Behind the Vertical, the visually stunning video installation project in New York City, how did that come about? What made you decide to work with Hermès? Can you tell us what the process of working with a high fashion house was like? Did they give you full autonomy for your creation?
Unlike many companies, who support the arts by establishing a collection, Hermès looks for new, interesting, and unexpected ways to work with artists. This often means that they will take on the role of producer. Our relationship took some years to develop and involved multiple studio visits and conversations to see how we could best combine resources, support, and our visions. Hermès started as a harness maker so we shared a passion for horses from the beginning.

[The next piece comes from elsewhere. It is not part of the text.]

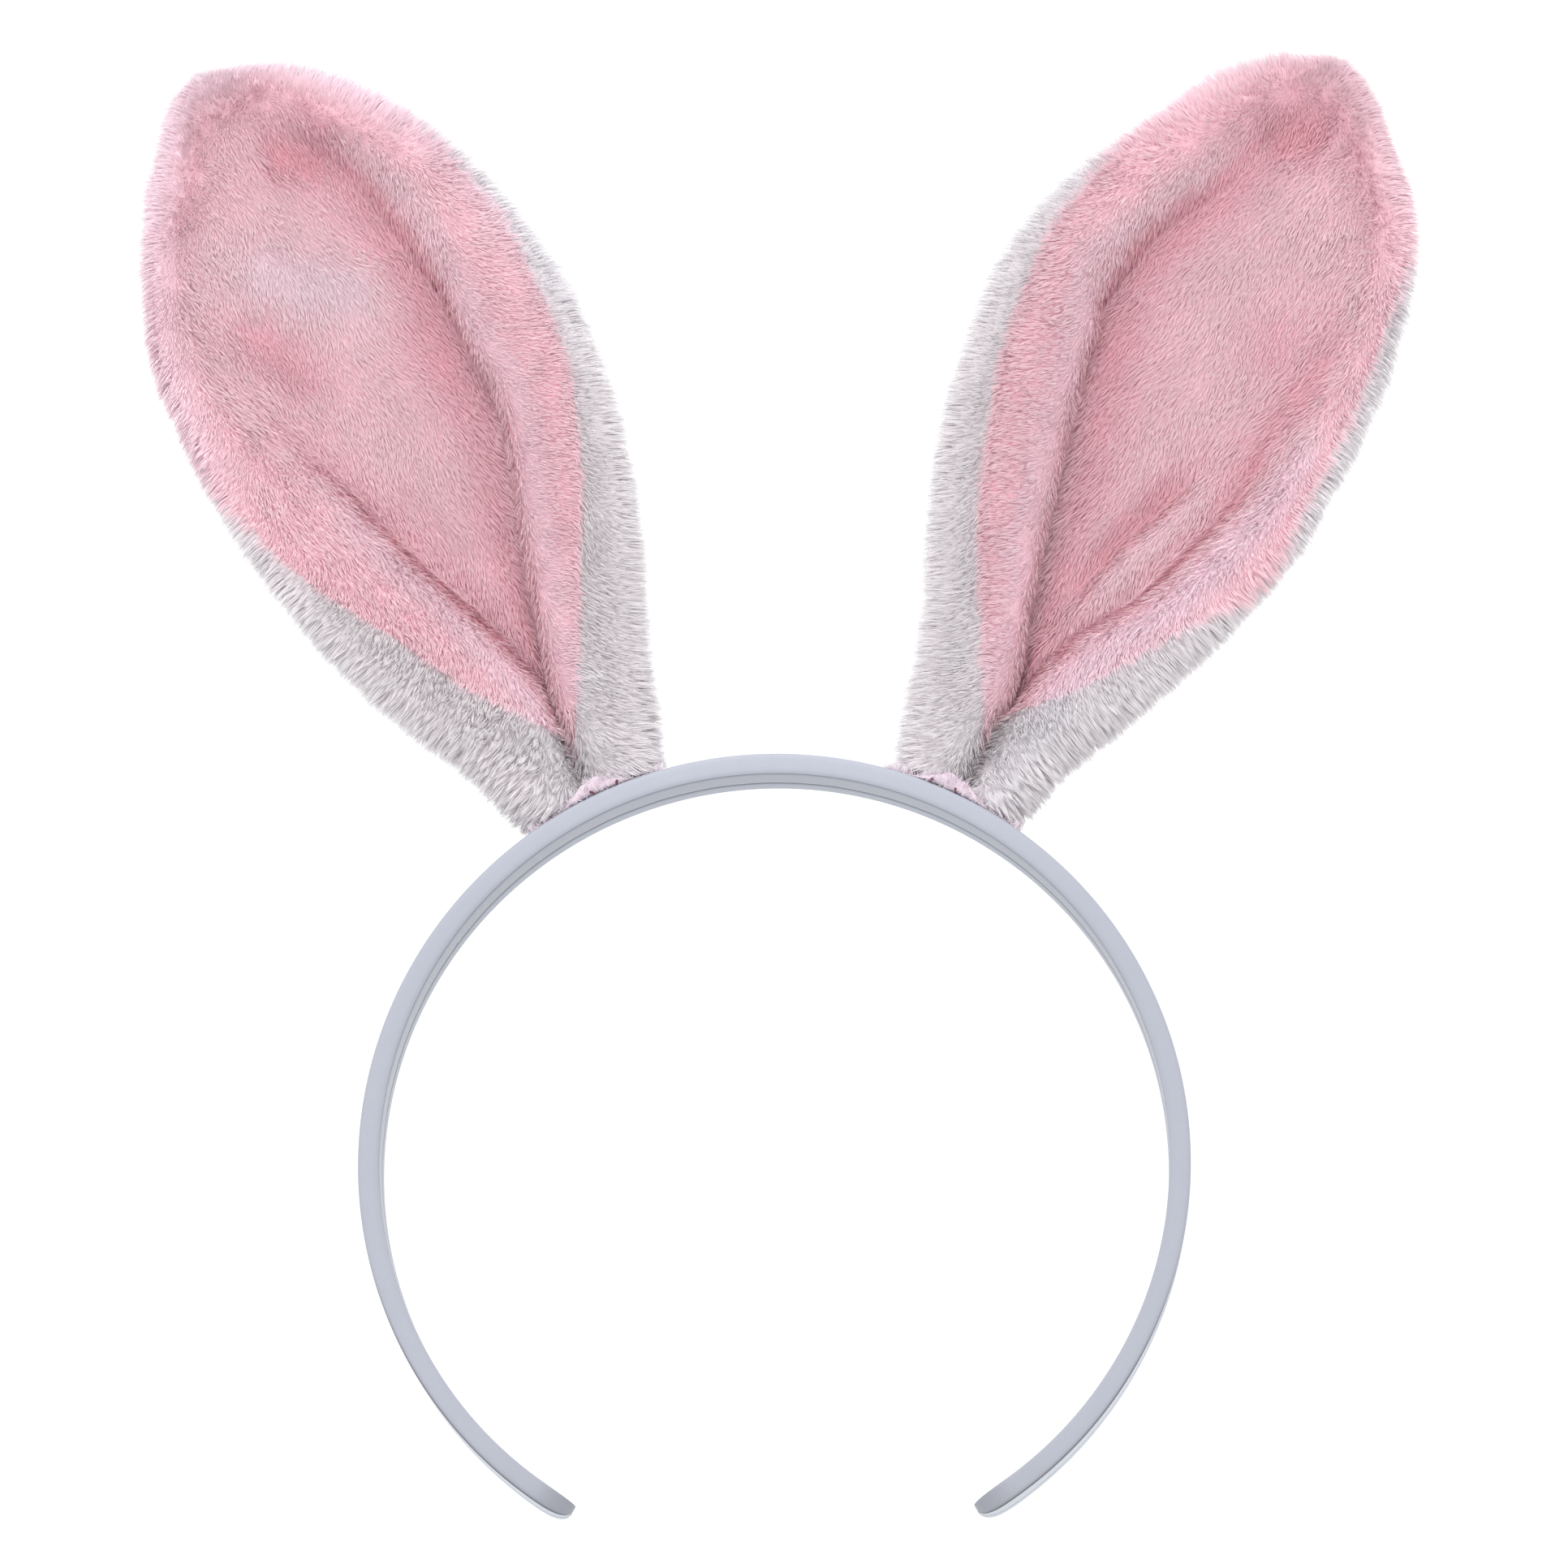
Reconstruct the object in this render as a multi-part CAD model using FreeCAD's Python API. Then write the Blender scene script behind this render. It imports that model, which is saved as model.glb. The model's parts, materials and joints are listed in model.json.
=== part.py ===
import FreeCAD, Part
import math
import os

from FreeCAD import Vector

# Animal ears headband: a satin-covered plastic hoop with two padded, wired plush ears.
# Millimetres. +Z is up, the ears' pink fronts face -Y, and the origin is the centre of
# the head opening, which is the centre of the hoop's arc.

# ---- hoop ----
HOOP_OUTER_RADIUS = 65.0
HOOP_THICKNESS = 3.2
HOOP_WIDTH = 12.0
HOOP_END_ANGLE = 150.0          # from the top of the hoop to the end of each arm
HOOP_CORNER_RADIUS = 1.2
COVER_THICKNESS = 0.6
LAP_LINE_Y = 1.3                # where the front satin's raw edge lies, on both faces

# ---- flexing arms ----
ARM_PIVOT_ANGLE = 50.0          # from the top, just outside the ears
ARM_PIVOT_RADIUS = 2.4
ARM_GAP = 0.15

# ---- ears ----
EAR_ANGLE = 25.8                # lean of each ear from vertical
EAR_SPINE_Y = 6.5               # back of the ear, along its middle line
EAR_FRONT_LIMIT_Y = -18.0       # nothing of the ear is in front of this
EAR_CUP_RADIUS = 24.0           # radius of the cupped section at the band
EAR_CUP_SPREAD = 22.0           # half angle of the cone that the ear is cupped on
EAR_CUP_START = -8.0            # the cone begins this far below the hoop's top
EAR_CUP_LENGTH = 175.0
PLUSH_THICKNESS = 2.5
WADDING_THICKNESS = 3.0
EAR_THICKNESS = 2 * PLUSH_THICKNESS + WADDING_THICKNESS
RIM_WIDTH = 3.0                 # white plush turned round the edge to the front
WIRE_INSET = 5.0
WIRE_SIZE = 1.4

# Ear outline, across and along the ear: from the outer base corner, over the tip, to
# the inner base corner. The inner side faces the middle of the headband.
EAR_OUTLINE = [
    (-12.5, 0), (-14.5, 12), (-20.5, 24), (-27.5, 42), (-32.0, 60), (-33.5, 78),
    (-32.2, 97), (-26.5, 114), (-17.0, 127), (-5.0, 135.5), (7.5, 130.5), (17.0, 118),
    (25.5, 101), (29.2, 84), (28.6, 65), (24.6, 44), (17.0, 24), (14.0, 12), (13.0, 0),
]

# ---- where the ears bend ----
TILT_HEIGHT = 8.8               # above the hoop's outer face
TILT_Y = 0.6
TILT_RADIUS = 7.5
FOLD_HEIGHT = 78.0
FOLD_Y = -3.5
FOLD_RADIUS = 12.0
FOLD_GAP = 0.3

# ---- where the ears are sewn on ----
ALLOWANCE_LENGTH = 23.0
ALLOWANCE_DEPTH = 10.0
ALLOWANCE_THICKNESS = 0.9
STITCH_COUNT = 5
STITCH_LENGTH = 2.0
STITCH_DIAMETER = 0.5
STITCH_PITCH = 4.2
THREAD_HEIGHT = 13.0
THREAD_SIZE = 0.8

REACH = 400.0                   # larger than the whole object, for cutting tools
WEDGE_STEPS = 8
WEDGE_LIMIT = 179.0             # past the ends of the arms
Y_AXIS = Vector(0, 1, 0)
ORIGIN = Vector(0, 0, 0)


def on_hoop(angle, radius, y=0.0):
    """A point at an angle from the top of the hoop, positive towards +X."""
    turn = math.radians(angle)
    return Vector(radius * math.sin(turn), y, radius * math.cos(turn))


def wedge(start, end):
    """Everything between two angles from the top of the hoop."""
    corners = [ORIGIN]
    for step in range(WEDGE_STEPS + 1):
        corners.append(on_hoop(start + (end - start) * step / WEDGE_STEPS, REACH))
    face = Part.Face(Part.makePolygon(corners + [ORIGIN]))
    face.translate(Vector(0, -REACH, 0))
    return face.extrude(Vector(0, 2 * REACH, 0))


def rounded_section(width, thickness, top, radius):
    """A rectangle with rounded corners across the hoop's band, below a given radius."""
    left = -width / 2
    right = width / 2
    bottom = top - thickness
    middle = radius * (1 - math.sqrt(0.5))
    edges = []
    ends = []
    corners = [(left, bottom, 1, 1), (right, bottom, -1, 1), (right, top, -1, -1), (left, top, 1, -1)]
    for y, z, to_y, to_z in corners:
        on_side = Vector(0, y, z + to_z * radius)
        on_face = Vector(0, y + to_y * radius, z)
        bulge = Vector(0, y + to_y * middle, z + to_z * middle)
        first, last = (on_side, on_face) if to_y == to_z else (on_face, on_side)
        edges.append(Part.Arc(first, bulge, last).toShape())
        ends.append((first, last))
    for index, (_, last) in enumerate(ends):
        following = ends[(index + 1) % len(ends)][0]
        edges.append(Part.LineSegment(last, following).toShape())
    return Part.Face(Part.Wire(Part.__sortEdges__(edges)))


def hoop_ring(inset):
    """The hoop's rounded section swept round its arc, with tongue-shaped ends."""
    thickness = HOOP_THICKNESS - 2 * inset
    width = HOOP_WIDTH - 2 * inset
    top = HOOP_OUTER_RADIUS - inset
    section = rounded_section(width, thickness, top, HOOP_CORNER_RADIUS - inset)
    section.rotate(ORIGIN, Y_AXIS, -HOOP_END_ANGLE)
    ring = section.revolve(ORIGIN, Y_AXIS, 2 * HOOP_END_ANGLE)
    return ring.common(tongue_ends(width / 2))


def tongue_ends(end_radius):
    """The arc's span, with a half-round end as each arm is seen from its side."""
    mid_radius = HOOP_OUTER_RADIUS - HOOP_THICKNESS / 2
    centre_angle = HOOP_END_ANGLE - math.degrees(HOOP_WIDTH / 2 / mid_radius)
    span = wedge(-centre_angle, 0).fuse(wedge(0, centre_angle))
    for side in (-1, 1):
        outward = on_hoop(side * centre_angle, 1)
        span = span.fuse(Part.makeCylinder(end_radius, REACH, ORIGIN, outward))
    return span


def arm_joint(side, radius):
    """A pin-shaped region across the hoop where an arm flexes."""
    middle = HOOP_OUTER_RADIUS - HOOP_THICKNESS / 2
    centre = on_hoop(side * ARM_PIVOT_ANGLE, middle, -REACH / 2)
    return Part.makeCylinder(radius, REACH, centre, Y_AXIS)


def hoop_regions():
    """Splits the hoop into its crown and its two flexing arms."""
    crown = wedge(-ARM_PIVOT_ANGLE, ARM_PIVOT_ANGLE)
    regions = {}
    for name, side in (("left_arm", -1), ("right_arm", 1)):
        crown = crown.cut(arm_joint(side, ARM_PIVOT_RADIUS + ARM_GAP))
        angles = sorted((side * ARM_PIVOT_ANGLE, side * WEDGE_LIMIT))
        regions[name] = wedge(*angles).fuse(arm_joint(side, ARM_PIVOT_RADIUS))
    regions["crown"] = crown
    return regions


def half_space(y_low, y_high):
    """Everything between two depths."""
    return Part.makeBox(2 * REACH, y_high - y_low, 2 * REACH, Vector(-REACH, y_low, -REACH))


def hoop_parts():
    """Plastic core, satin cover folded round it from the front, and rear edging."""
    outer = hoop_ring(0)
    core = hoop_ring(COVER_THICKNESS)
    skin = outer.cut(core)
    layers = {
        "core": core,
        "cover": skin.common(half_space(-REACH, LAP_LINE_Y)),
        "edging": skin.common(half_space(LAP_LINE_Y, REACH)),
    }
    parts = {}
    for region_name, region in hoop_regions().items():
        for layer_name, layer in layers.items():
            parts[region_name + "_" + layer_name] = layer.common(region)
    return parts


# An ear is built standing on the hoop's top: X is across it, towards the headband's
# middle, and Z is along it. It is then leaned over to its place on the hoop.

def ear_prism(inset):
    """The ear's outline, moved in from its sides and tip, carried through its depth."""
    points = []
    last = len(EAR_OUTLINE) - 1
    for index, (across, along) in enumerate(EAR_OUTLINE):
        before = EAR_OUTLINE[max(index - 1, 0)]
        after = EAR_OUTLINE[min(index + 1, last)]
        run_x = after[0] - before[0]
        run_z = after[1] - before[1]
        length = math.hypot(run_x, run_z)
        moved = Vector(across + inset * run_z / length, EAR_FRONT_LIMIT_Y, along - inset * run_x / length)
        if index in (0, last):
            moved.z = along
        points.append(moved)
    curve = Part.BSplineCurve()
    curve.interpolate(points)
    base = Part.LineSegment(points[-1], points[0])
    face = Part.Face(Part.Wire([curve.toShape(), base.toShape()]))
    return face.extrude(Y_AXIS * REACH)


def cup(depth):
    """The solid in front of the ear's cupped sheet, a depth in from the ear's back."""
    spread = math.radians(EAR_CUP_SPREAD)
    low = EAR_CUP_RADIUS + EAR_CUP_START * math.sin(spread) - depth
    high = low + EAR_CUP_LENGTH * math.sin(spread)
    axis = Vector(0, -math.sin(spread), math.cos(spread))
    backward = Vector(0, math.cos(spread), math.sin(spread))
    spine = Vector(0, EAR_SPINE_Y, EAR_CUP_START) - backward * depth
    return Part.makeCone(low, high, EAR_CUP_LENGTH * math.cos(spread), spine - backward * low, axis)


def sheet(near, far):
    """A layer of the cupped ear, between two depths in from its back."""
    return cup(near).cut(cup(far))


def slab(low, high):
    """Everything between two heights along the ear."""
    return Part.makeBox(2 * REACH, 2 * REACH, high - low, Vector(-REACH, -REACH, low))


def bend_pin(y, height, radius):
    """A pin-shaped region across the ear where it bends."""
    return Part.makeCylinder(radius, 2 * REACH, Vector(-REACH, y, height), Vector(1, 0, 0))


def ear_regions():
    """Splits an ear at its fold, with a rounded foot that rolls over the band."""
    lower = slab(TILT_HEIGHT, FOLD_HEIGHT).fuse(bend_pin(TILT_Y, TILT_HEIGHT, TILT_RADIUS))
    lower = lower.cut(bend_pin(FOLD_Y, FOLD_HEIGHT, FOLD_RADIUS + FOLD_GAP))
    upper = slab(FOLD_HEIGHT, REACH).fuse(bend_pin(FOLD_Y, FOLD_HEIGHT, FOLD_RADIUS))
    return {"lower": lower, "upper": upper}


def ear_layers():
    """White back panel with its turned rim, wadding, wire and pink front panel."""
    whole = ear_prism(0)
    inside = ear_prism(RIM_WIDTH)
    wadding_far = PLUSH_THICKNESS + WADDING_THICKNESS
    filling = inside.common(sheet(PLUSH_THICKNESS, wadding_far))
    front = inside.common(sheet(wadding_far, EAR_THICKNESS))
    back = whole.common(sheet(0, EAR_THICKNESS)).cut(inside.common(cup(PLUSH_THICKNESS)))
    wire_near = PLUSH_THICKNESS + (WADDING_THICKNESS - WIRE_SIZE) / 2
    loop = ear_prism(WIRE_INSET).cut(ear_prism(WIRE_INSET + WIRE_SIZE))
    wire = loop.common(sheet(wire_near, wire_near + WIRE_SIZE))
    return {
        "back_panel": back,
        "front_panel": front,
        "wadding": filling.cut(wire),
        "wire": wire,
    }


def gather_thread():
    """Thread wound round the pinched neck of the ear."""
    around = ear_prism(-THREAD_SIZE).common(sheet(-THREAD_SIZE, EAR_THICKNESS + THREAD_SIZE))
    neck = ear_prism(0).common(sheet(0, EAR_THICKNESS))
    return around.cut(neck).common(slab(THREAD_HEIGHT, THREAD_HEIGHT + THREAD_SIZE))


def seam_allowance():
    """The ear's turned-in raw edge, lying flat on the hoop's outer face."""
    half_angle = math.degrees(ALLOWANCE_LENGTH / 2 / HOOP_OUTER_RADIUS)
    low = HOOP_OUTER_RADIUS
    high = low + ALLOWANCE_THICKNESS
    start = Vector(0, -ALLOWANCE_DEPTH / 2, -HOOP_OUTER_RADIUS)
    ring = Part.makeCylinder(high, ALLOWANCE_DEPTH, start, Y_AXIS)
    ring = ring.cut(Part.makeCylinder(low, ALLOWANCE_DEPTH, start, Y_AXIS))
    span = wedge(-half_angle, half_angle)
    span.translate(Vector(0, 0, -HOOP_OUTER_RADIUS))
    return ring.common(span)


def stitches():
    """A row of stitches along the front of the seam allowance."""
    row = []
    for index in range(STITCH_COUNT):
        offset = (index - (STITCH_COUNT - 1) / 2) * STITCH_PITCH
        angle = math.degrees(offset / HOOP_OUTER_RADIUS)
        radius = HOOP_OUTER_RADIUS + ALLOWANCE_THICKNESS + STITCH_DIAMETER / 2
        middle = on_hoop(angle, radius, -ALLOWANCE_DEPTH / 2 + STITCH_LENGTH / 2)
        middle.z -= HOOP_OUTER_RADIUS
        start = middle - Y_AXIS * (STITCH_LENGTH / 2)
        row.append(Part.makeCylinder(STITCH_DIAMETER / 2, STITCH_LENGTH, start, Y_AXIS))
    return Part.makeCompound(row)


def ear_parts():
    """Every piece of one ear, standing on the top of the hoop."""
    parts = {"seam_allowance": seam_allowance(), "stitches": stitches(), "gather_thread": gather_thread()}
    regions = ear_regions()
    for layer_name, layer in ear_layers().items():
        for region_name, region in regions.items():
            parts[layer_name + "_" + region_name] = layer.common(region)
    return parts


def place_ear(shape, name):
    """Leans an ear piece to its place, and mirrors it for the other side."""
    placed = shape.copy()
    placed.translate(Vector(0, 0, HOOP_OUTER_RADIUS))
    placed.rotate(ORIGIN, Y_AXIS, -EAR_ANGLE)
    if name == "right":
        placed = placed.mirror(ORIGIN, Vector(1, 0, 0))
    return placed


def export(name, shape):
    """Writes one node, as its solid or its group of solids."""
    solids = shape.Solids
    result = solids[0] if len(solids) == 1 else Part.makeCompound(solids)
    result.exportStep(os.path.join("parts", name + ".step"))
    valid = all(solid.isValid() for solid in solids)
    print(name, "solids", len(solids), "volume", round(shape.Volume, 1), "valid", valid)


def main():
    os.makedirs("parts", exist_ok=True)
    for name, shape in hoop_parts().items():
        export(name, shape)
    pieces = ear_parts()
    for side in ("left", "right"):
        for name, shape in pieces.items():
            export(side + "_ear_" + name, place_ear(shape, side))


main()
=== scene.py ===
import json
import math

import bpy
import numpy as np
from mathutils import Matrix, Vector, kdtree


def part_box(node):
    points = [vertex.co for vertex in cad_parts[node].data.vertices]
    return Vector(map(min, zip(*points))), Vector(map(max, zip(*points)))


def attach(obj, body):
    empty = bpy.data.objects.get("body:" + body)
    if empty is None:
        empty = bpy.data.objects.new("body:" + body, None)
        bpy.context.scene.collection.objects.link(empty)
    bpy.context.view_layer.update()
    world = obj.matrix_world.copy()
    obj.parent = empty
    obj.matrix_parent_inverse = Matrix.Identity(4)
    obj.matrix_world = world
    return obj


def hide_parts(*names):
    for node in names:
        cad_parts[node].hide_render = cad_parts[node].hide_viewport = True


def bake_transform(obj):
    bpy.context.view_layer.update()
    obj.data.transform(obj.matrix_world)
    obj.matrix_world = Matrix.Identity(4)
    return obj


# The looks of the animal ears headband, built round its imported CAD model. Shapes are worked
# out in millimetres, in an ear's own axes where X runs across it towards the headband's
# middle, Y back and Z along it from the hoop, and are placed in the row frame in metres.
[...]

They gave me full autonomy in the creation of my piece. They supported my production of a new, multiple-channel video installation which was exhibited in their flagship store on Madison Avenue. Many of Hermès’ stores include art galleries, but in this case my work was installed in the windows across the front of their store. Hermès never questioned the content of my piece, nor the installation demands, which included a sound element projected out onto the street. They never asked to put any of their products in the windows with my installation. They completely respected the integrity of the work. When the exhibition was over, I retained the rights to the piece. It was an honor and a pleasure to work with them and I’ve enjoyed their continuing support. They helped fund my recent trips to the Arctic.
What equipments did you primarily use to film In the Cold Edge?
Most of the footage for In the Cold Edge was shot on the Canon 5D. It is a still photography camera with an amazing ability to shoot high definition (1080p) video. Because of its compact body it was easy to take into ice caves. There were times when I would have to push the camera along the ice in front of me because a tunnel was so tight that I couldn’t get both myself and the camera through at the same time.
The sequence in the ice cave was lit solely by the head lamps worn by myself and Andreas, the ice spelunker I was filming.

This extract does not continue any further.